Senior Investment Analyst Sam Morris commented, “Personnel changes have traditionally proved to be a persistent feature of the smaller cap universe, as talent looks to move if not sufficiently tied-in to overall business profitability or appropriately compensated.”

“In terms of the Lonsec peer group, approximately 50 percent of managers can be broadly classified as either an independent or boutique with the support of a cornerstone investor, such as Treasury Group, nabinvest or Challenger.”

There are a number of practical advantages in this business model.

“Key investment staff gain equity in the business, increasing alignment with investors and potentially their motivation for success,” said Morris.

“In addition, the investment team remains liberated to focus largely on investment functions, with things such as compliance, administration and distribution outsourced to the supporting backer.”

“Moreover, cornerstone investors provide much needed capital which brings stability in the early years of a new funds management business.”

Lonsec recognises that key person risk is a prevalent risk factor in many of the higher quality smaller companies products.

“Successful performance in this asset class is highly dependent upon the investment skill and experience of key individuals,” commented Morris.

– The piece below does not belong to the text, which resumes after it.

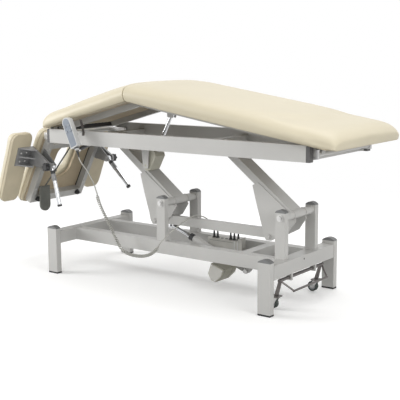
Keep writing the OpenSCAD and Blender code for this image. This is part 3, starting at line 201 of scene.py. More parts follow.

“Nonetheless, Lonsec believes that key person risk is a risk worth taking and we recommend that consideration is given to the overall remuneration and incentive structure for key investment professionals.”

Smaller companies continued to struggle…yet fund managers restore faith in active management
The S&P/ASX Small Ordinaries Accumulation Index returned -23.4% in 2011, compared to the positive 13.1% gain in 2010. Despite this, the relative performance of small cap investment managers has been impressive, with the Lonsec Small Cap Peer Group outperforming the S&P/ASX Small Ordinaries Index by 8.3% over calendar 2011.

“This gives credence to the established view that the small companies universe is less efficient than the larger cap end, with few companies covered by brokers,” observed Morris.

“This enables professional investors to uncover attractive investment opportunities before being discovered by the wider market.”

As a result, Lonsec recommends active investment over passive strategies in this asset class.

“A well regarded small cap manager is likely to outperform the index through the cycle,” said Morris.

“Having said that, we are seeing more products coming to market offering beta exposure – although with such products, investors will be exposed to the full index – the good, the bad and the ugly.”

The perennial issue: how much is too much FUM?
Capacity is an issue that has long generated debate in the small cap sector. There is a divergence of views on the problems arising from too much funds under management – those managers with a large weight of money – such as BT, Perpetual and Acorn – are keen to talk down the negative aspects on the grounds that larger managers may:

  • Enjoy greater access to company management
  • Engender preferential treatment in IPOs or equity placements
  • Influence company direction through substantial status.

On the other hand, smaller players place greater emphasis on the limitations of a hefty weight of money suggesting that larger managers are:

  • Less nimble in the market
  • Unable to access small company opportunities or exit large positions
  • Inconvenienced by broader market awareness of substantial holdings.

“Generally, Lonsec believes capacity management is not a black and white issue – there are positives and negatives to low or high levels of FUM,” commented Morris.

“However on balance, we believe that managers with smaller FUM are better placed to add value and Lonsec’s higher rated managers will tend to be attractively positioned from a capacity perspective.”

The review
Lonsec’s Australian Equity Small Cap Sector Review encompassed 35 funds, of which seven attained Lonsec’s top rating of ‘Highly Recommended’. These included the Antares (Aviva Investors) Small Companies Fund, the Celeste Australian Small Companies Fund and the Perennial Value Smaller Companies Trust, all of which were upgraded as a result of this review.